Collette explains how RoCK grew and how it has had a real impact for the LGBTQ+ community in Cambodia: “People would go to their home towns and provinces and tell people there about RoCK. It really gradually grew. We got a lot of media attention. In 2011, the UN passed the vote to recognise the human rights of LGBTQ+ people, recognising the need to actively protect and promote LGBTQ+ human rights. The UN has a strong presence in Cambodia because they would have been part of the peace process. Then, they started to come and speak at our events, we started to translate the Declaration of Human Rights and highlighted where LGBTQ+ human rights are within that.

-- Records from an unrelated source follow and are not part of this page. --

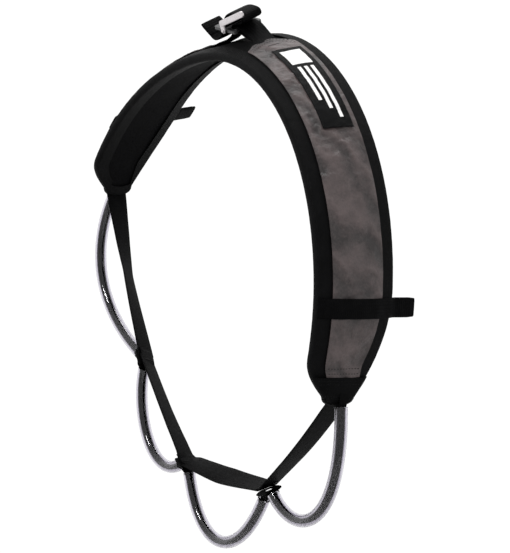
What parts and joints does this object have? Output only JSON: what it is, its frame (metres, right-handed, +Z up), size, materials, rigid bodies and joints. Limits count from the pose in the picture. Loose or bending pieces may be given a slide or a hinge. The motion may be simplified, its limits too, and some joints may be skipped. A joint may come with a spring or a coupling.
{
  "type": "padded gear sling",
  "caption": "Padded shoulder sling for climbing gear: foam pad with bound edges, webbing strap with a ladder buckle, and hanging loops of clear tube.",
  "frame": {"origin": "middle of the lining where it rests on the top of the shoulder", "axes": "+X to the wearer's front, along the arch's top; +Y across the pad to the neck; +Z up"},
  "size_m": [0.5062, 0.1072, 0.545],
  "materials": {
    "foam": "soft closed-cell foam",
    "lining": "fine knit",
    "cover": "black nylon pack cloth",
    "binding": "black woven edge tape",
    "panel": "grey-brown crinkled nylon with a slight sheen",
    "webbing": "black woven nylon webbing",
    "label_ground": "black woven label",
    "label_white": "white woven thread",
    "thread": "bonded nylon thread",
    "buckle_black": "black, satin",
    "buckle_bright": "satin, rounded edges",
    "clear_tube": "clear soft vinyl tube"
  },
  "bodies": {
    "shoulder_band": {"pad_foam": "foam", "pad_lining": "lining", "pad_cover": "cover", "binding_neck_side": "binding", "binding_arm_side": "binding", "panel_front": "panel", "panel_back": "panel", "tip_patch_front": "cover", "tip_patch_back": "cover", "label_base": "label_ground", "label_motif": "label_white", "keeper_front": "webbing", "keeper_back": "webbing", "strap_front": "webbing", "strap_middle": "webbing", "strap_back": "webbing", "junction_webbing": "webbing", "bar_tacks": "thread"},
    "buckle": {"buckle_frame": "buckle_black", "buckle_anchor_pin": "buckle_bright", "buckle_locking_bar": "buckle_bright", "buckle_lever": "buckle_bright", "strap_wrap": "webbing"},
    "strap_end": {"strap_tail": "webbing", "tail_stop": "webbing"},
    "gear_loop_1": {"gear_tube_1": "clear_tube", "loop_webbing_1": "webbing"},
    "gear_loop_2": {"gear_tube_2": "clear_tube", "loop_webbing_2": "webbing"},
    "gear_loop_3": {"gear_tube_3": "clear_tube", "loop_webbing_3": "webbing"},
    "gear_loop_4": {"gear_tube_4": "clear_tube", "loop_webbing_4": "webbing"},
    "front_tab": {"keeper_tab_front": "webbing"},
    "back_tab": {"keeper_tab_back": "webbing"}
  },
  "joints": [
    {"name": "buckle_lift", "type": "hinge", "parent": "shoulder_band", "child": "buckle", "pos_m": [0.024, -0.00731, 0.02391], "axis": [0, 0.9063, 0.4226], "range_deg": [0, 35]},
    {"name": "tail_pull", "type": "slide", "parent": "buckle", "child": "strap_end", "axis": [-0.6, -0.3381, 0.725], "range_m": [0, 0.04], "deforming": ["strap_tail", "strap_wrap"]},
    {"name": "gear_loop_1_swing", "type": "hinge", "parent": "shoulder_band", "child": "gear_loop_1", "pos_m": [0.1805, -0.00158, -0.3433], "axis": [-0.7779, 0.0006, -0.6284], "range_deg": [-35, 35]},
    {"name": "gear_loop_2_swing", "type": "hinge", "parent": "shoulder_band", "child": "gear_loop_2", "pos_m": [0.04809, -0.00149, -0.44119], "axis": [-0.996, 0, 0.0898], "range_deg": [-35, 35]},
    {"name": "gear_loop_3_swing", "type": "hinge", "parent": "shoulder_band", "child": "gear_loop_3", "pos_m": [-0.11153, -0.00149, -0.41988], "axis": [-0.6338, 0.0001, 0.7735], "range_deg": [-35, 35]},
    {"name": "gear_loop_4_swing", "type": "hinge", "parent": "shoulder_band", "child": "gear_loop_4", "pos_m": [-0.1992, -0.0015, -0.30833], "axis": [-0.334, -0.0027, 0.9426], "range_deg": [-35, 35]},
    {"name": "front_tab_flap", "type": "hinge", "parent": "shoulder_band", "child": "front_tab", "pos_m": [0.20237, 0.04251, -0.25077], "axis": [-0.1097, 0, -0.994], "range_deg": [-40, 40], "stiffness_Nm_per_rad": 0.02},
    {"name": "back_tab_flap", "type": "hinge", "parent": "shoulder_band", "child": "back_tab", "pos_m": [-0.19569, 0.0417, -0.04927], "axis": [0.785, 0, 0.6195], "range_deg": [-40, 40], "stiffness_Nm_per_rad": 0.02}
  ]
}
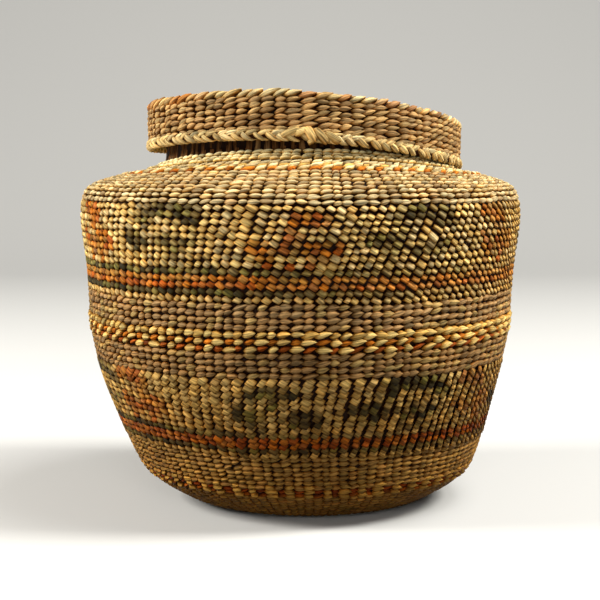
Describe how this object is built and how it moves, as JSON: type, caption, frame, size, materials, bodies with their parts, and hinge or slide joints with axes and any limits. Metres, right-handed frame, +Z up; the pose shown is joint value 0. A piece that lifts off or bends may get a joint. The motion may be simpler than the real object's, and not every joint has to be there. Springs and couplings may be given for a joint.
{
  "type": "lidded basket",
  "caption": "Round twined grass basket with a full belly, a broad shoulder, a short neck and a loose flat lid with a braided rim.",
  "frame": {"origin": "on the table, under the middle of the widest row", "axes": "+Z up, -Y towards the side the picture shows, +X to that side's right"},
  "size_m": [0.1638, 0.1639, 0.1523],
  "materials": {
    "tan_grass": "twined dried grass, matt with a faint dry sheen",
    "straw_grass": "paler twined grass, matt",
    "figure_grass": "wrapped twining in straw, faded green, dark brown and orange strands",
    "stripe_grass": "wrapped twining in rust, orange and dark green strands",
    "check_grass": "bold twining with straw and orange strands in turn",
    "lid_grass": "brownish twined grass, matt",
    "braid_grass": "three-strand grass braid, matt",
    "warp_grass": "brown split-grass warps, dry and fibrous"
  },
  "bodies": {
    "basket": {"base_start": "warp_grass", "base_panel": "tan_grass", "foot_turn_rows": "tan_grass", "lower_check_rows": "check_grass", "lower_plain_rows": "tan_grass", "lower_stripe_rows": "stripe_grass", "lower_figure_band": "figure_grass", "belly_plain_rows": "tan_grass", "belly_check_rows": "check_grass", "waist_plain_rows": "tan_grass", "upper_stripe_rows": "stripe_grass", "upper_figure_band": "figure_grass", "shoulder_plain_rows": "straw_grass", "shoulder_check_rows": "check_grass", "neck_foot_rows": "straw_grass", "neck_rows": "warp_grass", "neck_rim": "warp_grass"},
    "lid": {"lid_wall": "lid_grass", "lid_edge_row": "check_grass", "lid_border_rows": "lid_grass", "lid_check_rows": "check_grass", "lid_panel": "lid_grass", "lid_start": "warp_grass", "lid_rim_braid": "braid_grass", "lid_braid_end": "braid_grass"}
  },
  "joints": [
    {"name": "lid_lift", "type": "slide", "parent": "basket", "child": "lid", "axis": [0, 0, 1], "range_m": [0, 0.07]}
  ]
}
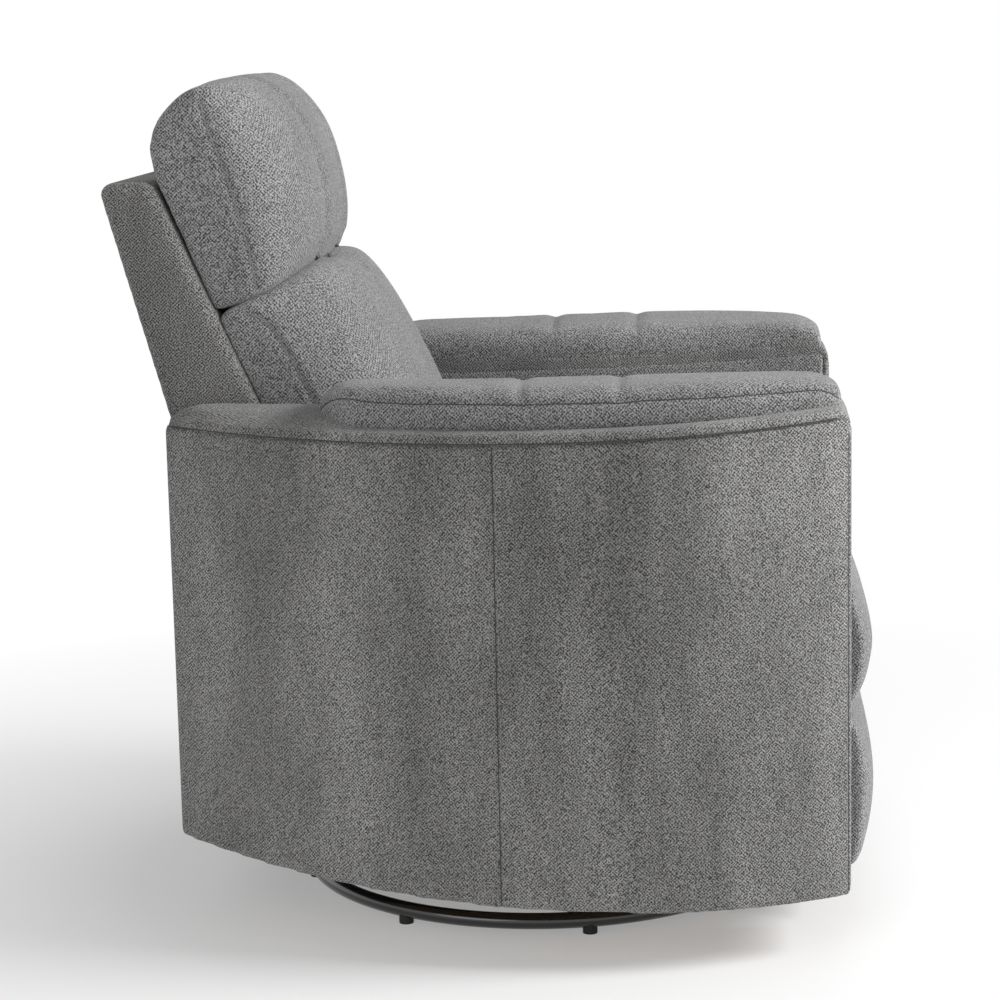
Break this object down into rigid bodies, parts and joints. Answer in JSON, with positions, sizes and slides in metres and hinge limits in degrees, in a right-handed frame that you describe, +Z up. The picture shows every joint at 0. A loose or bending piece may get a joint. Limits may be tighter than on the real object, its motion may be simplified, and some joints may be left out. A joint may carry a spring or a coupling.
{
  "type": "swivel glider recliner",
  "caption": "Barrel-arm upholstered armchair that swivels on a ring base, glides on hanging links and reclines with a folding footrest and tilting headrest.",
  "frame": {"origin": "on the floor, under the middle of the chair's outer box", "axes": "+Z up, the sitter looks along -Y, the sitter's left hand is at +X"},
  "size_m": [0.88, 0.9353, 1.0418],
  "materials": {
    "upholstery": "woven chenille, mid grey",
    "cushion_cover": "woven chenille over polyester fill, mid grey",
    "ring_paint": "gloss black powder coat",
    "black_steel": "satin black",
    "bright_steel": "zinc plated",
    "wire": "drawn spring wire",
    "timber": "sawn hardwood and plywood",
    "black_plastic": "moulded, fine texture",
    "bushing_plastic": "moulded nylon",
    "glide_rubber": "moulded",
    "under_cloth": "black dust cloth"
  },
  "bodies": {
    "base": {"base_ring": "ring_paint", "base_spider": "black_steel", "base_glides": "glide_rubber", "lower_race": "bright_steel", "bearing_balls": "bright_steel", "king_pin": "bright_steel", "king_nut": "bright_steel"},
    "swivel": {"swivel_plate": "black_steel", "upper_race": "bright_steel", "swivel_bushing": "bushing_plastic", "glider_base": "black_steel", "glide_upper_pins": "bright_steel", "swivel_bolts": "bright_steel"},
    "front_links": {"front_glide_links": "black_steel"},
    "rear_links": {"rear_glide_links": "black_steel"},
    "chair": {"glide_platform": "black_steel", "base_rails": "timber", "mechanism_frame": "black_steel", "seat_springs": "wire", "seat_cushion": "cushion_cover", "left_arm_frame": "timber", "right_arm_frame": "timber", "left_wing_front": "upholstery", "right_wing_front": "upholstery", "left_wing_rear": "upholstery", "right_wing_rear": "upholstery", "left_arm_cap": "upholstery", "right_arm_cap": "upholstery", "left_arm_pad": "cushion_cover", "right_arm_pad": "cushion_cover", "left_arm_liner": "upholstery", "right_arm_liner": "upholstery", "rear_apron": "upholstery", "dust_cover": "under_cloth", "footrest_actuator": "black_plastic", "back_actuator": "black_plastic", "control_bezel": "black_plastic", "power_inlet": "black_plastic"},
    "footrest_drive": {"footrest_drive_links": "black_steel", "footrest_link_pins": "bright_steel"},
    "footrest_outer": {"footrest_outer_links": "black_steel"},
    "footrest": {"footrest_board": "timber", "footrest_brackets": "black_steel", "footrest_pad_upper": "cushion_cover", "footrest_pad_lower": "cushion_cover"},
    "footrest_rod": {"footrest_rod": "bright_steel"},
    "back": {"back_shell": "upholstery", "back_frame": "timber", "back_springs": "wire", "back_cushion": "cushion_cover", "back_hinge_frame": "black_steel", "head_actuator": "black_plastic", "head_mounts": "black_steel"},
    "back_rod": {"back_rod": "bright_steel"},
    "head": {"head_frame": "black_steel", "head_cushion": "cushion_cover"},
    "head_rod": {"head_rod": "bright_steel"},
    "rocker_footrest": {"switch_footrest": "black_plastic"},
    "rocker_back": {"switch_back": "black_plastic"},
    "rocker_head": {"switch_head": "black_plastic"}
  },
  "joints": [
    {"name": "swivel_turn", "type": "hinge", "parent": "base", "child": "swivel", "pos_m": [0, -0.036, 0.039], "axis": [0, 0, 1], "continuous": true},
    {"name": "glide", "type": "hinge", "parent": "swivel", "child": "front_links", "pos_m": [0, -0.126, 0.18], "axis": [1, 0, 0], "range_deg": [-24, 24]},
    {"name": "glide_front_foot", "type": "hinge", "parent": "front_links", "child": "chair", "pos_m": [0, -0.126, 0.08], "axis": [1, 0, 0], "range_deg": [-24, 24]},
    {"name": "glide_rear", "type": "hinge", "parent": "swivel", "child": "rear_links", "pos_m": [0, 0.054, 0.18], "axis": [1, 0, 0], "range_deg": [-24, 24]},
    {"name": "footrest_drive", "type": "hinge", "parent": "chair", "child": "footrest_drive", "pos_m": [0, -0.25, 0.27], "axis": [1, 0, 0], "range_deg": [-95, 0]},
    {"name": "footrest_knee", "type": "hinge", "parent": "footrest_drive", "child": "footrest_outer", "pos_m": [0, -0.25, 0.1], "axis": [1, 0, 0], "range_deg": [0, 128.6]},
    {"name": "footrest_fold", "type": "hinge", "parent": "footrest_outer", "child": "footrest", "pos_m": [0, -0.39, 0.265], "axis": [1, 0, 0], "range_deg": [-123.6, 0]},
    {"name": "footrest_rod_slide", "type": "slide", "parent": "chair", "child": "footrest_rod", "axis": [0, -1, 0], "range_m": [0, 0.1185]},
    {"name": "back_recline", "type": "hinge", "parent": "chair", "child": "back", "pos_m": [0, 0.14, 0.345], "axis": [1, 0, 0], "range_deg": [-35, 0]},
    {"name": "back_rod_slide", "type": "slide", "parent": "chair", "child": "back_rod", "axis": [0, -1, 0], "range_m": [0, 0.0606]},
    {"name": "head_tilt", "type": "hinge", "parent": "back", "child": "head", "pos_m": [0, 0.235, 0.803], "axis": [1, 0, 0], "range_deg": [0, 25]},
    {"name": "head_rod_slide", "type": "slide", "parent": "back", "child": "head_rod", "axis": [0, 0.2588, 0.9659], "range_m": [0, 0.0438]},
    {"name": "rocker_footrest_press", "type": "hinge", "parent": "chair", "child": "rocker_footrest", "pos_m": [-0.253, -0.301, 0.56], "axis": [0, 0, 1], "range_deg": [-8, 8], "stiffness_Nm_per_rad": 0.5},
    {"name": "rocker_back_press", "type": "hinge", "parent": "chair", "child": "rocker_back", "pos_m": [-0.253, -0.255, 0.56], "axis": [0, 0, 1], "range_deg": [-8, 8], "stiffness_Nm_per_rad": 0.5},
    {"name": "rocker_head_press", "type": "hinge", "parent": "chair", "child": "rocker_head", "pos_m": [-0.253, -0.209, 0.56], "axis": [0, 0, 1], "range_deg": [-8, 8], "stiffness_Nm_per_rad": 0.5}
  ],
  "couplings": [
    {"joint": "glide_front_foot", "follows": "glide", "ratio": -1},
    {"joint": "glide_rear", "follows": "glide", "ratio": 1},
    {"joint": "footrest_knee", "follows": "footrest_drive", "ratio": -1.3526},
    {"joint": "footrest_fold", "follows": "footrest_drive", "ratio": 1.3},
    {"joint": "footrest_rod_slide", "follows": "footrest_drive", "m_per_rad": -0.071146},
    {"joint": "back_rod_slide", "follows": "back_recline", "m_per_rad": -0.098452},
    {"joint": "head_rod_slide", "follows": "head_tilt", "m_per_rad": 0.099209}
  ]
}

“We got strategic and had some TV coverage as part of the news and the Prime Minister saw it. The next day, at a speech he was giving at a university, he went on a tangent about Cambodian LGBT people, saying that they have their human rights and that all of his officials should respect that. That was pretty astounding.”

Collette’s experience is an example of the worldwide impact our community has had. The story of the Irish LGBTQ+ diaspora is difficult to define as one singular history. As Maurice points out, “it’s far more than just one thing” -a message that this exhibition aims to portray.

Out in the World: Ireland’s LGBTQ+ Diaspora will be on show at EPIC until December, with free admission during June as part of the Dublin LGBTQ+ Pride celebrations.